Second, examine and validate data backup procedures. Privacy legislation will likely allow individuals to demand that companies reveal any personal information databases. It will likely include rights to control and audit its distribution. Therefore, companies must be able to provide a history of data use if requested[4], possibly including going back for some years. And, your organization must be able to deal with the issue of data erased by accident or error. All these argue for reliable, validated backups.

Finally, we continue to monitor and comment on events as they evolve at federal and state (California, Vermont, etc.) levels. Multiple ways exist to look at privacy issues. The issues can be technical, legal, political, business, or societal. Our primary focus is on technical and business views, as one might expect.

Occasionally, political or legal issues will demand our attention. For example, an effort that ties privacy issues to the question of foreign interference in election processes could raise such interconnected issues. In addition, the ongoing rollout of GDPR itself drives the need to stay abreast of such issues and developments.[5] We will comment on these issues when we feel it is appropriate.

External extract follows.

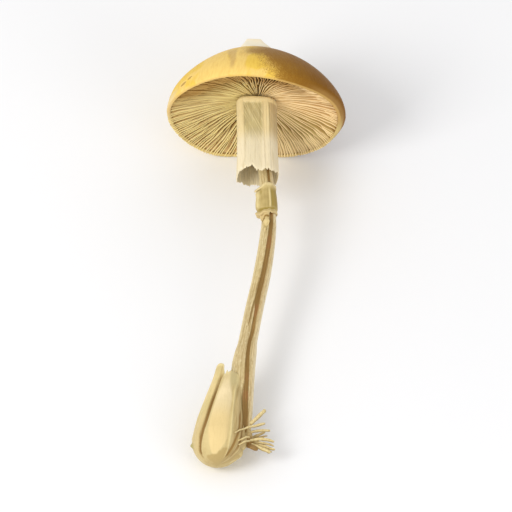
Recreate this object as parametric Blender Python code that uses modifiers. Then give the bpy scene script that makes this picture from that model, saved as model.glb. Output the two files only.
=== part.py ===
"""A picked gilled mushroom with a skirt-like ring and a sac-like volva, lying on its side.

The fruit body is first described upright, in its own frame: +Z runs up the cap's axis, the rim's
centre is the origin, -Y is the side that ends up on top and +Y the side that it lies on.
A parent empty then lays it down, so that it rests on two lobes of the cap margin and on the volva.
Lengths in the tables below are millimetres; the meshes are in metres.
"""

import math

import bmesh
import bpy
from mathutils import Matrix, Vector

MM = 0.001

# ---------------------------------------------------------------- driving dimensions (mm, degrees)
RIM_R = 38.2            # radius of the margin's edge, which is drawn in under the dome
DOME_R = 39.86          # widest radius of the dome
DOME_LOW = 3.28         # height of the widest ring over the rim plane
DOME_H = 29.78          # height of the dome over its widest ring, without the umbo
DOME_POWER = 1.57       # roundness of the dome: 2 is an ellipse, 1 a cone
DOME_SHIFT = 1.3        # the dome sits a little to +X of the rim
UMBO_R = 3.9            # flat top of the umbo
UMBO_TOP = 39.5         # its height over the rim plane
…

[2] Here is a concise description of the issue: https://tinyurl.com/y9vt9h8
[3] Previously, California amended its state constitution to include a right to privacy. It appears that there is no question that the legislature had the right (some say the duty) to legislate it. This is important when considering what other states might do. A legal California move might be subject to legal challenges in other jurisdictions.
[5] The current EU actions against Google for monopolistic practices in the smartphone market is an example.  Monopoly means that a company exerts market power or control preventing customers from freely choosing among alternative suppliers or products.  Without defending Google, it is very hard to define a smart-phone market as restricted while ignoring the presence of Apple, LG, etc. Be that as it may, many of the EU people involved in this issue are likely also involved with GDPR. This suggests that the EU is focusing special attention on very large American technology companies. Earlier EU actions focused on questions of tax avoidance and directed mostly against American companies lends some credence to that suspicion.  It will be interesting to see how the European courts decide this issue. We will follow and comment as appropriate.